Australian political party leadership election

A spill of the leadership of the Liberal Party of Australia took place on 3 April 1990, following the defeat of the Liberal Party at the federal election five days earlier. The spill was won by John Hewson over Peter Reith by 62 votes to 13. Reith was then elected deputy leader of the Party.

An election for the deputy leadership of the party was held, as under Liberal Party rules, all leadership positions are declared vacant after a general election, no matter what the outcome.

==Background==
Despite winning a slim majority (50.10 percent) of the two-party vote in the 1990 election, the Coalition came seven seats short of government.
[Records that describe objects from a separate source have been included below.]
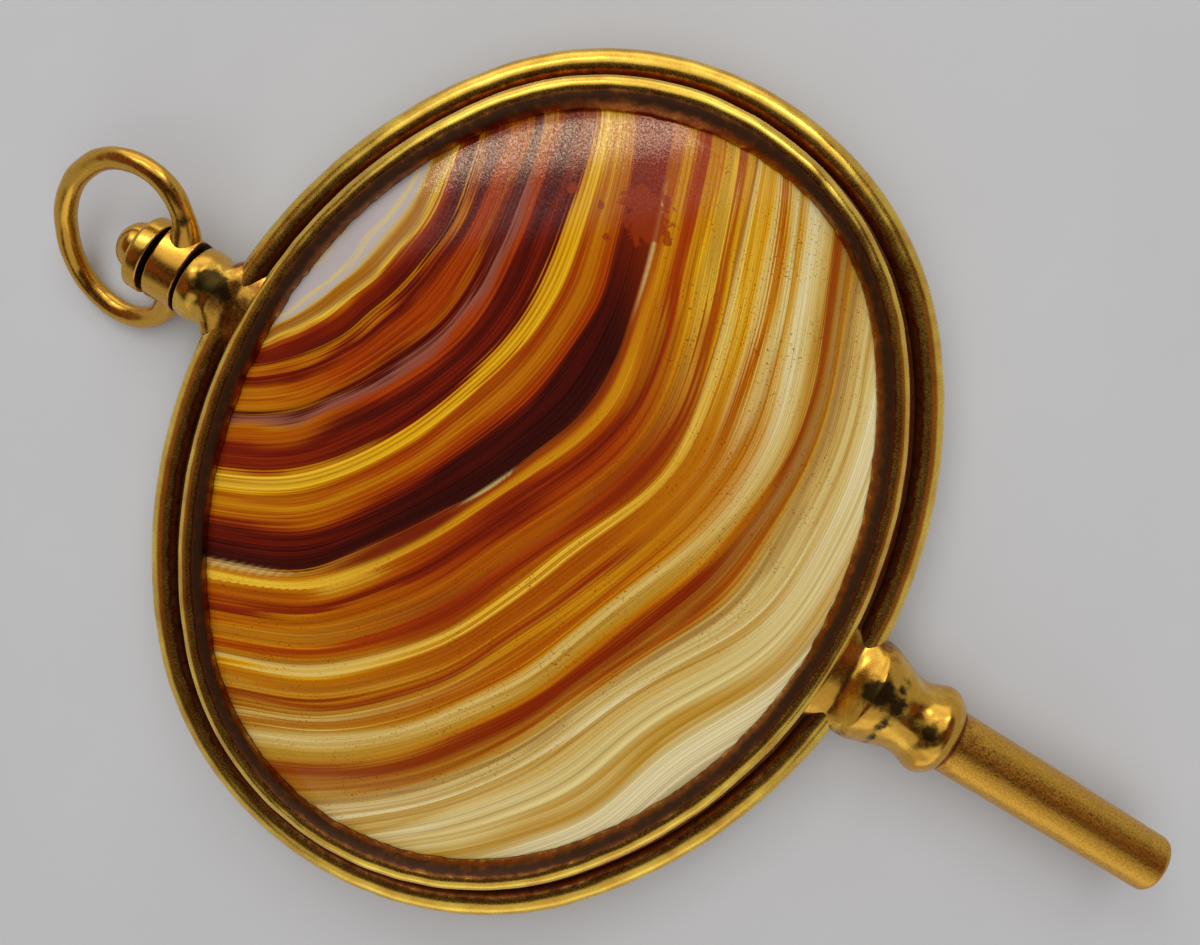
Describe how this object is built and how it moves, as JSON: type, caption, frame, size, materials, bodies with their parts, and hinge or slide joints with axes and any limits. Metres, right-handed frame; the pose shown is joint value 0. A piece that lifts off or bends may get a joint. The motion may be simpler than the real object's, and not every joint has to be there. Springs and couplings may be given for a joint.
{
  "type": "watch key",
  "caption": "Decorative watch key: banded agate plaque in a reeded gilt oval rim, with a square-mouthed winding pipe and a wire bow on a swivelling collar.",
  "frame": {"origin": "centre of the winding square in the mouth of the pipe, on the key's axis", "axes": "+X along the key's axis, out of the pipe's mouth; +Y across the oval; +Z out of the front face of the stone"},
  "size_m": [0.0569, 0.04, 0.0052],
  "materials": {
    "gilt_rim": "polished warm gilding with darker tarnish in the grooves",
    "banded_agate": "polished, translucent, banded from cream through honey and orange to dark red-brown",
    "matt_gilt_pipe": "matt, finely granular gilding",
    "gilt_fittings": "polished gilding, worn and pitted round the solder",
    "gilt_bow": "polished gilding with fine wear"
  },
  "bodies": {
    "key": {"rim_frame": "gilt_rim", "front_bezel": "gilt_rim", "back_bezel": "gilt_rim", "agate_plaque": "banded_agate", "key_pipe": "matt_gilt_pipe", "pipe_ferrule": "gilt_fittings", "pendant_neck": "gilt_fittings", "swivel_rivet": "gilt_fittings", "swivel_washer": "gilt_fittings"},
    "bow": {"bow_collar": "gilt_bow", "bow_ring": "gilt_bow"}
  },
  "joints": [
    {"name": "bow_swivel", "type": "hinge", "parent": "key", "child": "bow", "pos_m": [-0.05063, 0, 0], "axis": [1, 0, 0], "continuous": true}
  ]
}
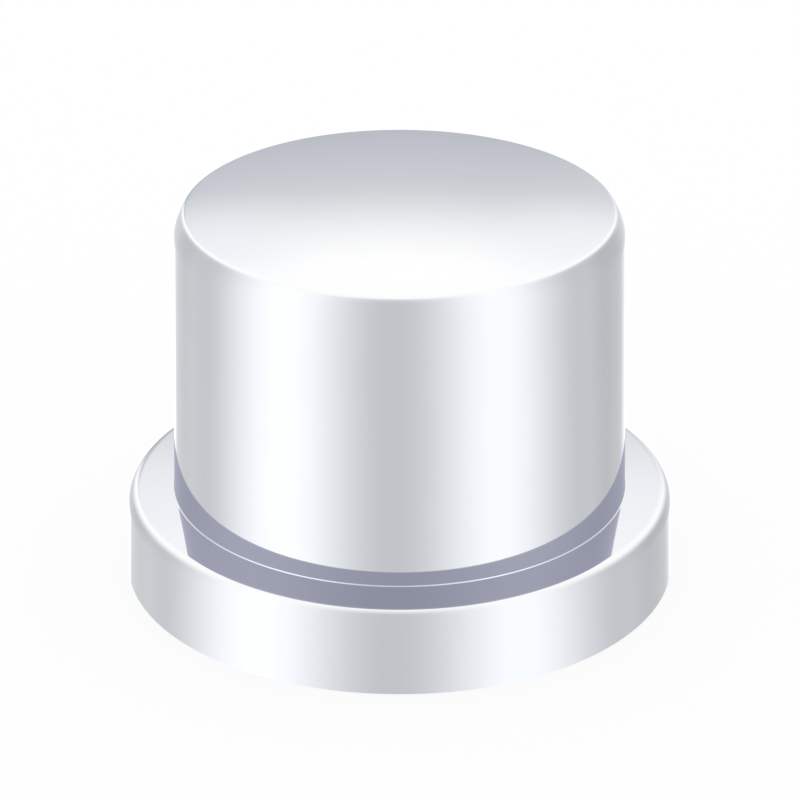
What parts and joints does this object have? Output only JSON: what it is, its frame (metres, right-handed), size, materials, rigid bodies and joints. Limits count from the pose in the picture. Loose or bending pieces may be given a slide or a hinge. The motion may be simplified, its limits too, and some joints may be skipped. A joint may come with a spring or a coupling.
{
  "type": "wheel nut cover cap",
  "caption": "Tall round push-on cover cap for a hexagon wheel nut: smooth hat with a slightly domed top, a wide low flange, open underneath, with grip ribs inside.",
  "frame": {"origin": "centre of the flange's flat bottom face, on the cap's axis", "axes": "+Z along the cap's axis, from the open flange up to the crown; +X through the middle of one flat of the nut's hexagon"},
  "size_m": [0.0506, 0.0506, 0.0366],
  "materials": {
    "chrome_plating": "bright chrome plating on moulded plastic, mirror smooth outside and satin inside"
  },
  "bodies": {
    "root": {"nut_cover": "chrome_plating"}
  },
  "joints": []
}
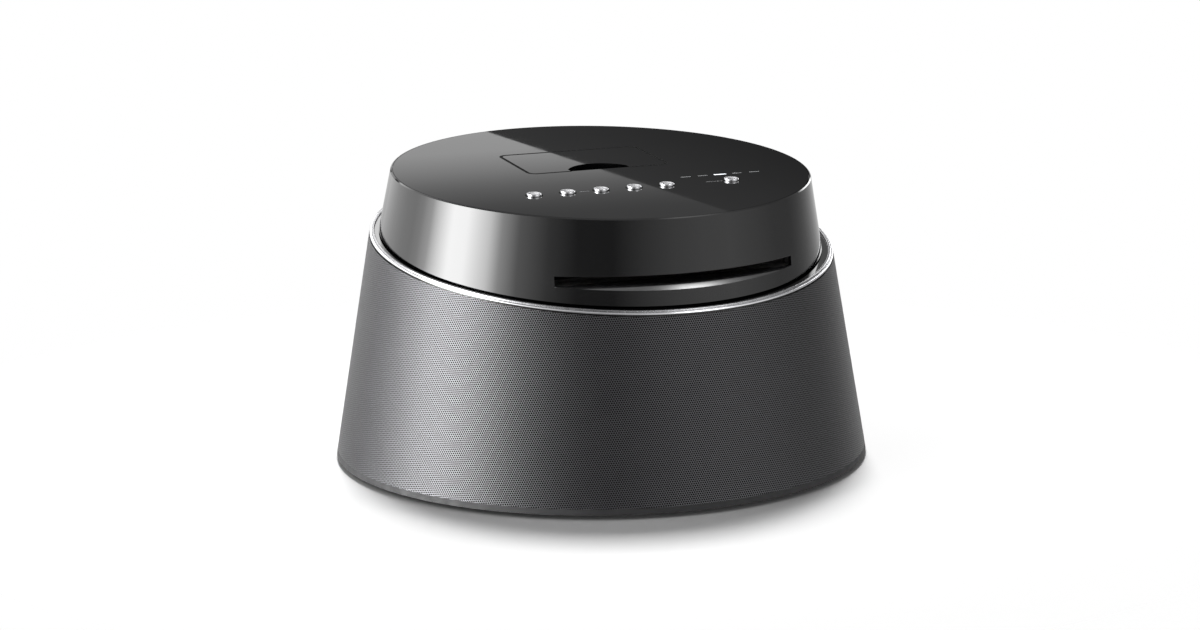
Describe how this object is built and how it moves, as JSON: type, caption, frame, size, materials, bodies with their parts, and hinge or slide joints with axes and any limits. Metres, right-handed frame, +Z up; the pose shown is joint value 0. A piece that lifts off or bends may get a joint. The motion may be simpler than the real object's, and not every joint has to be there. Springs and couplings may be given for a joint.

Andrew Peacock stood down as leader less than a year since he replaced John Howard, and supported his Shadow Treasurer John Hewson to replace him.

==Candidates==
- John Hewson, Shadow Treasurer, Member for Wentworth
- Peter Reith, Shadow Minister for Education, Member for Flinders
- Alasdair Webster, Member for Macquarie

==Potential candidates who declined to run==
- John Howard, Shadow Minister for Industry, Technology and Commerce, Member for Bennelong

==Results==

The following tables gives the ballot results:

===Leadership ballot===

| Name |  | Votes | Percentage |
|---|---|---|---|
|  | John Hewson | 62 | 75.5 |
|  | Peter Reith | 13 | 16.2 |
|  | Alasdair Webster | 5 | 8.3 |

===Deputy leadership ballot===

| Name |  | Final ballot | Percentage |
|---|---|---|---|
|  | Peter Reith | 44 | 55.7 |
|  | David Jull | 35 | 44.3 |
|  | Fred Chaney | Eliminated |  |

Other candidates:

- Peter Shack
- Julian Beale
- Ken Aldred
- Kathy Sullivan
- Bill Taylor

==Aftermath==
After his election as leader, Hewson endorsed former leader Peacock as his deputy, which caused a furore with Howard supporters, however, Peacock had no interest in becoming deputy leader again and withdrew happily. Peter Reith was instead elected deputy in a close contest against Peacock supporter David Jull.